TASK STATEMENT » Find all the lines with "axes" and gather them.

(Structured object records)
§

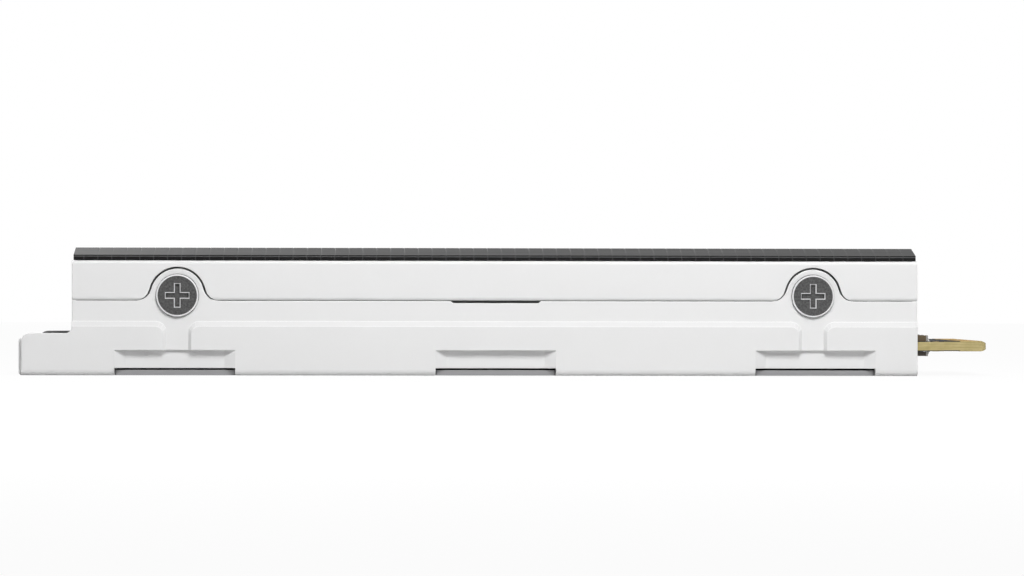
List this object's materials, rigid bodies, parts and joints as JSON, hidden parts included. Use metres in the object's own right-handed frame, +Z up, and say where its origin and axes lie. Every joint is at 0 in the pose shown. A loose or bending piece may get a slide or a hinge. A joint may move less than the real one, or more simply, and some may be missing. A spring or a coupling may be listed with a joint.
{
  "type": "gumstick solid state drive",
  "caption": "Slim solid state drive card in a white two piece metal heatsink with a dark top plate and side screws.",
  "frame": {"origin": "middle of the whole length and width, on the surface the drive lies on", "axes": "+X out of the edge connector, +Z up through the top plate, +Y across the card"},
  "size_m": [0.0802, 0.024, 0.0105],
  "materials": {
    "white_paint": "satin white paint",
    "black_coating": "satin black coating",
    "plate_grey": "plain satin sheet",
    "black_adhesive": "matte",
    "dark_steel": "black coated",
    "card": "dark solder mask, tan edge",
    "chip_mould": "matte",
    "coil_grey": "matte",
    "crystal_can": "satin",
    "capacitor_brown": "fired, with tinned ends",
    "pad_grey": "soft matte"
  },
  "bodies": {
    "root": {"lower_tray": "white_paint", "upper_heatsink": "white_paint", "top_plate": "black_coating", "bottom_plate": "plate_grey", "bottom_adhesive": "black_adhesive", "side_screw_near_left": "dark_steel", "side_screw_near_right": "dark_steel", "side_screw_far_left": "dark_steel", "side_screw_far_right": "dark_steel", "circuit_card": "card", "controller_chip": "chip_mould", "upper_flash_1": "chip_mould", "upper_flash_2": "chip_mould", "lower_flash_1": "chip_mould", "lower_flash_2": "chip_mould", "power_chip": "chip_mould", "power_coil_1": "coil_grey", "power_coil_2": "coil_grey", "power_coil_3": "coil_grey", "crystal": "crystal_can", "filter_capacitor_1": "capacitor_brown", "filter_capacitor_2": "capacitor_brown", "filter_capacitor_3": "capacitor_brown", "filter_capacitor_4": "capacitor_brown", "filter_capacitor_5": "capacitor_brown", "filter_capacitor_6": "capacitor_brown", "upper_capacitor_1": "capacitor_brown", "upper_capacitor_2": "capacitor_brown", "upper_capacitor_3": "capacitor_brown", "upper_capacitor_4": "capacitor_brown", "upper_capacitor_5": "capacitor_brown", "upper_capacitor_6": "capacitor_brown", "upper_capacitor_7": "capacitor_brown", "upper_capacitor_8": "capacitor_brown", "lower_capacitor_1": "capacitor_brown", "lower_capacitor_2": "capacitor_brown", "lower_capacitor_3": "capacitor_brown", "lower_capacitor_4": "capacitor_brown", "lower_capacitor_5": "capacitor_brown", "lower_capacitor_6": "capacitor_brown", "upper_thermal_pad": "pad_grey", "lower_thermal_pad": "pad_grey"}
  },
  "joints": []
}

§

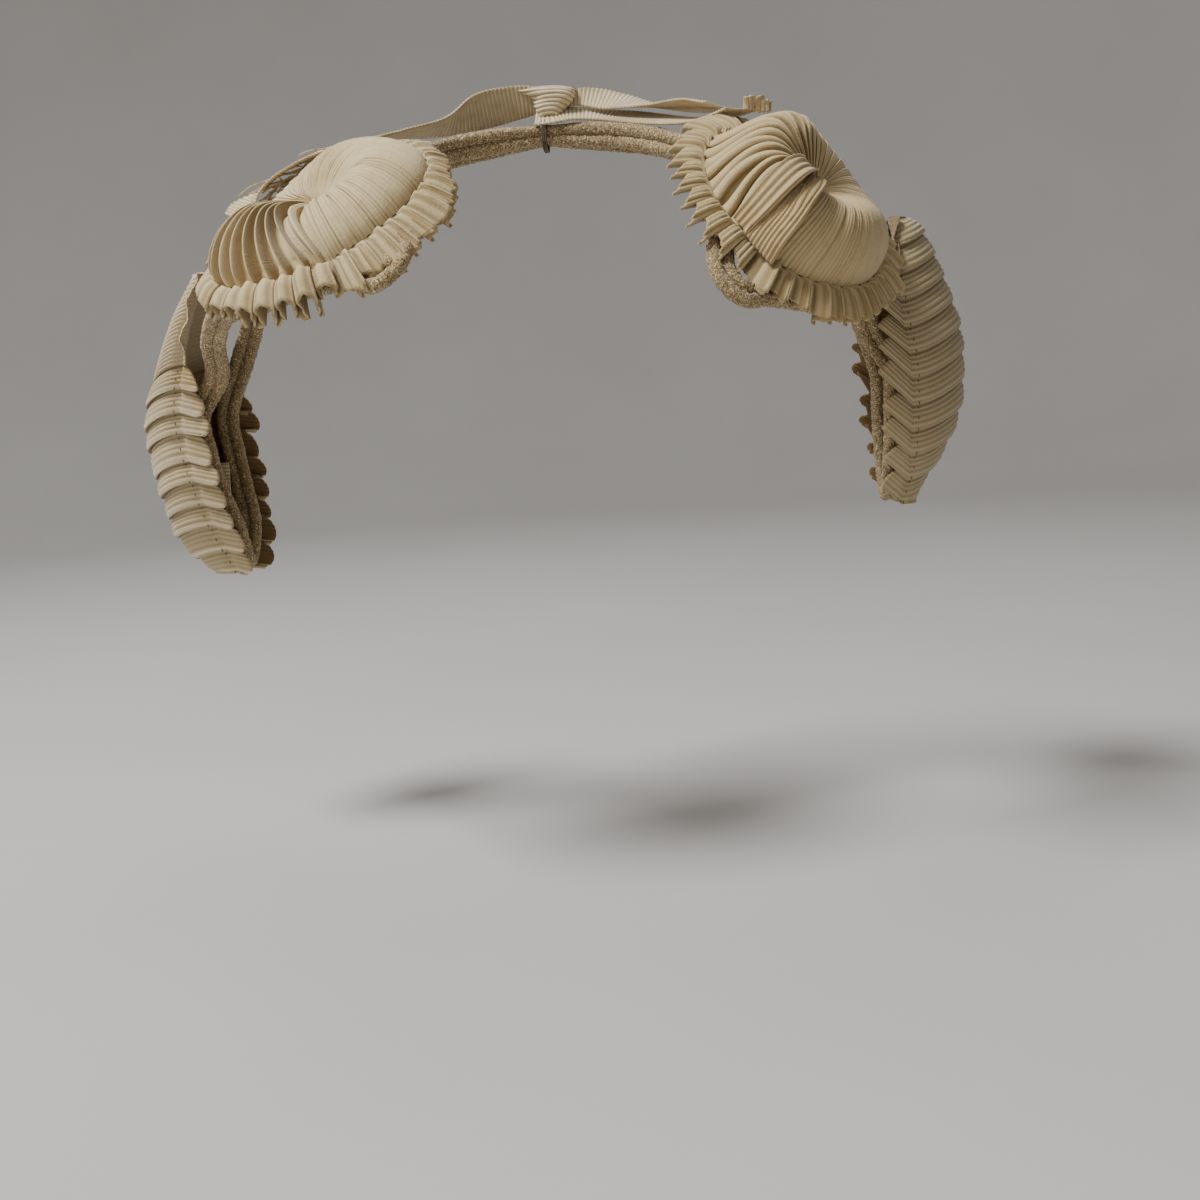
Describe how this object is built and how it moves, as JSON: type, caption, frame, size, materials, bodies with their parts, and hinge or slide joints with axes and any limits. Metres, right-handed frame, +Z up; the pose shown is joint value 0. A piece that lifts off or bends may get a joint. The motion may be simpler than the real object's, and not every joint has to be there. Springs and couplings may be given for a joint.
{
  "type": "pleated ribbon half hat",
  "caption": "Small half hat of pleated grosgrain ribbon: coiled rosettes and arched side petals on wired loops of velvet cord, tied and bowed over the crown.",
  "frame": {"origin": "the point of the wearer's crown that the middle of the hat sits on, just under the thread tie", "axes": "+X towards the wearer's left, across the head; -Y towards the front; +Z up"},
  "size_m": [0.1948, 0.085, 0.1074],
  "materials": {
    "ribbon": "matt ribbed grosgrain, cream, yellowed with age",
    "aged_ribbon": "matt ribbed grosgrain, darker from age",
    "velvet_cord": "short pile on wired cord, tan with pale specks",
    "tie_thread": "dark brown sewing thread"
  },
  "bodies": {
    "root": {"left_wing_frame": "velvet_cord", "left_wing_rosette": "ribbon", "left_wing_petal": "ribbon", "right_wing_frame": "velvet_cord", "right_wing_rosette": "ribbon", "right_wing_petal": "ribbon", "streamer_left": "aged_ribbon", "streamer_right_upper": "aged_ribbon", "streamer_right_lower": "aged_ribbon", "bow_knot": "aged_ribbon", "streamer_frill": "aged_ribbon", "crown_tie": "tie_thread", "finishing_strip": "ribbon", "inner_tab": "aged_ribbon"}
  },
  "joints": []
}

§

EXERCISE RESPONSE »
List this object's materials, rigid bodies, parts and joints as JSON, hidden parts included. Use metres in the object's own right-handed frame, +Z up, and say where its origin and axes lie. Every joint is at 0 in the pose shown. A loose or bending piece may get a slide or a hinge. A joint may move less than the real one, or more simply, and some may be missing. A spring or a coupling may be listed with a joint.
  "frame": {"origin": "middle of the whole length and width, on the surface the drive lies on", "axes": "+X out of the edge connector, +Z up through the top plate, +Y across the card"},
Describe how this object is built and how it moves, as JSON: type, caption, frame, size, materials, bodies with their parts, and hinge or slide joints with axes and any limits. Metres, right-handed frame, +Z up; the pose shown is joint value 0. A piece that lifts off or bends may get a joint. The motion may be simpler than the real object's, and not every joint has to be there. Springs and couplings may be given for a joint.
  "frame": {"origin": "the point of the wearer's crown that the middle of the hat sits on, just under the thread tie", "axes": "+X towards the wearer's left, across the head; -Y towards the front; +Z up"},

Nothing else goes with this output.